### DATASET ROWS
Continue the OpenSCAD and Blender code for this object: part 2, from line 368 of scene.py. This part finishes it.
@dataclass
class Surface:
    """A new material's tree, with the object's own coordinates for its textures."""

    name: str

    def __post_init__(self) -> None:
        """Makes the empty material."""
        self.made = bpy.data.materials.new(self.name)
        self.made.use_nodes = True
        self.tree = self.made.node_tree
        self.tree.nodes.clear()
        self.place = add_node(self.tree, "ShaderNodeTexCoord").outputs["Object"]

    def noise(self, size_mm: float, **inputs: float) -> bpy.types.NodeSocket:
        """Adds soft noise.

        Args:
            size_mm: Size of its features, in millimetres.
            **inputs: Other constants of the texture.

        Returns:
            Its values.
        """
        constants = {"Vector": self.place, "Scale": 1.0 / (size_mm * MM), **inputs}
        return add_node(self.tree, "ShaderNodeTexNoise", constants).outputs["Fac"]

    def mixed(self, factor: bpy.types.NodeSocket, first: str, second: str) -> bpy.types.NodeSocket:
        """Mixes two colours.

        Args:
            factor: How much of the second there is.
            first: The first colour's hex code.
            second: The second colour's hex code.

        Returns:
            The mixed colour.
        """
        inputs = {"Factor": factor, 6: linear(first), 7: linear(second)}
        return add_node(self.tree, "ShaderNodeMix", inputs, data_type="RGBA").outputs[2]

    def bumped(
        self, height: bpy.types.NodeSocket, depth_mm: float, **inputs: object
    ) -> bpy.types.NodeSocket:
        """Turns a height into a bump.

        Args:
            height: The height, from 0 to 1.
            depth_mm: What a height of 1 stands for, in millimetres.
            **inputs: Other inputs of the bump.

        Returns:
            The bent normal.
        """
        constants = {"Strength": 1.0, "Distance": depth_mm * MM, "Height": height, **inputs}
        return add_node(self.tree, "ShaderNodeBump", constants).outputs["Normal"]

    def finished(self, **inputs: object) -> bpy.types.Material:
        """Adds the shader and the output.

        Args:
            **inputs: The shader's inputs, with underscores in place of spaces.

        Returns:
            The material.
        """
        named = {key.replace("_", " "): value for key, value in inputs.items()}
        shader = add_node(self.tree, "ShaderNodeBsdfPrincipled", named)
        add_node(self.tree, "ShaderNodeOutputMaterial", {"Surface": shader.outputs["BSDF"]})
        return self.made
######
### DATASET ROWS
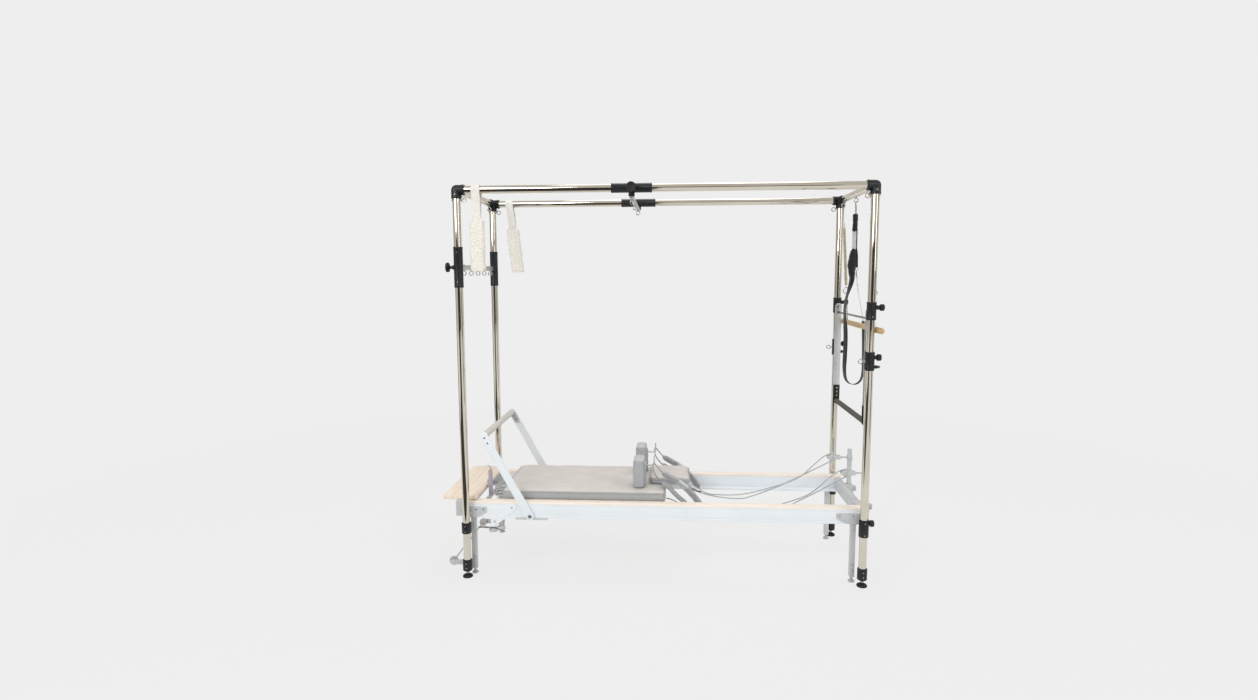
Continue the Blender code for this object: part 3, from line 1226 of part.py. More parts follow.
######
### DATASET ROWS
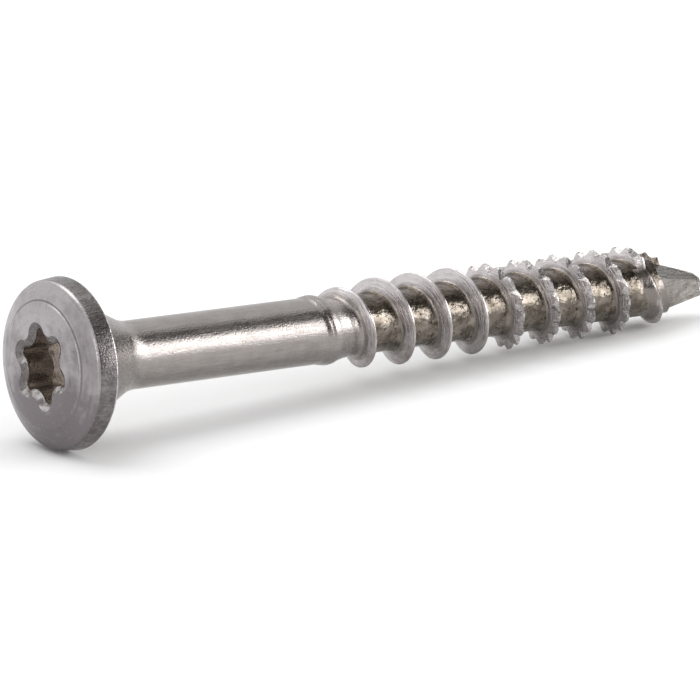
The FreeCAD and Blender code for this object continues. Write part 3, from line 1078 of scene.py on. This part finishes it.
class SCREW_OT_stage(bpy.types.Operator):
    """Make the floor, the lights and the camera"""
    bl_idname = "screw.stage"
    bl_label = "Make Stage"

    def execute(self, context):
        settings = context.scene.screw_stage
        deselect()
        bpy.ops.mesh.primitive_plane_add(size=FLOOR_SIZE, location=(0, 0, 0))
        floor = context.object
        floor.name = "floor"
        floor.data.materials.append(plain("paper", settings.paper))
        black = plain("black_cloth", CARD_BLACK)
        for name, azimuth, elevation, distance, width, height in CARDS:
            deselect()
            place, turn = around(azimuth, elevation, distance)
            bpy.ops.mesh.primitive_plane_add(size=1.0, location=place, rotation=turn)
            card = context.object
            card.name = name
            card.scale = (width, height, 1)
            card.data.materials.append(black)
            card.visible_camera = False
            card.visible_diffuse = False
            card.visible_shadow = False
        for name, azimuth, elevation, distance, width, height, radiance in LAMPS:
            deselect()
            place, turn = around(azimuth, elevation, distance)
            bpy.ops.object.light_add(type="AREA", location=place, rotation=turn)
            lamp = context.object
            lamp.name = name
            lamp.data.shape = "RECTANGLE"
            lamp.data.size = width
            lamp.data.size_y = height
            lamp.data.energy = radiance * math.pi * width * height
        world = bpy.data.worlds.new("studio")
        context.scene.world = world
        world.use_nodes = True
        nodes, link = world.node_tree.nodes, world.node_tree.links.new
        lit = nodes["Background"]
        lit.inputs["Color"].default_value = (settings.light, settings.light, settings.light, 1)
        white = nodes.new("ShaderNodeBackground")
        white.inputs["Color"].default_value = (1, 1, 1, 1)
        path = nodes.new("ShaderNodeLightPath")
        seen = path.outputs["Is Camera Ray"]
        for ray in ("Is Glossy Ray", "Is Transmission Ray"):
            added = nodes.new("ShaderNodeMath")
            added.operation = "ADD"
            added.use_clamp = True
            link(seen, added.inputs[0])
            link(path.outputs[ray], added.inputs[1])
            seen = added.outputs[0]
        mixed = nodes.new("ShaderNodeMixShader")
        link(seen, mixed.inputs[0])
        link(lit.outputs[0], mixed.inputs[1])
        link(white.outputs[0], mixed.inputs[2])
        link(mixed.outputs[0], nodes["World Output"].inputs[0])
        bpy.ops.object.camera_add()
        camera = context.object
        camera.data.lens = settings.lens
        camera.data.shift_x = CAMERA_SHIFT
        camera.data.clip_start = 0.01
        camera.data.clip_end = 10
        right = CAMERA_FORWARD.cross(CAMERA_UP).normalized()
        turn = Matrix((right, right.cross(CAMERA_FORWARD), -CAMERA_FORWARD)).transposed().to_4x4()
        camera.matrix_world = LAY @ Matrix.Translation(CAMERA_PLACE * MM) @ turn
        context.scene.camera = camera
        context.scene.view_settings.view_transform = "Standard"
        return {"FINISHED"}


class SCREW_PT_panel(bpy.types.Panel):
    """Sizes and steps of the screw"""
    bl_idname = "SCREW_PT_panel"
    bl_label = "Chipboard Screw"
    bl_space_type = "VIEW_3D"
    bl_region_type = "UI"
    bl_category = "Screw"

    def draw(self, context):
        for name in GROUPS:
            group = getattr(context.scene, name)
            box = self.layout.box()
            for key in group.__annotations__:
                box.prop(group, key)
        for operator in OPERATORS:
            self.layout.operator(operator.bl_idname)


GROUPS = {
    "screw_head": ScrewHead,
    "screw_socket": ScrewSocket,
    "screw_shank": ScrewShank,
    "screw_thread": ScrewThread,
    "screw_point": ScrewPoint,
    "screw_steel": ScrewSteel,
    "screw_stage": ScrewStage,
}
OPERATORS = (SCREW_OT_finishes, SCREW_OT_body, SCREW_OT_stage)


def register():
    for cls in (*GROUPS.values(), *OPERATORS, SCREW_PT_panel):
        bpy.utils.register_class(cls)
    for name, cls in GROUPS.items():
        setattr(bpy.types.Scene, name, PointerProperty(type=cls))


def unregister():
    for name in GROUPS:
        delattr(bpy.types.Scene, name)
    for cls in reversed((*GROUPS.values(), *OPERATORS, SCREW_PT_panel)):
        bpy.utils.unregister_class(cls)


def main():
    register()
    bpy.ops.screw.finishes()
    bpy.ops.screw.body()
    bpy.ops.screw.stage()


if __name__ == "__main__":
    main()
######
> TO BE DONE
Going over the lines above, work out how many include "from", then give only that number.

> ANSWER FOR THIS EXERCISE
4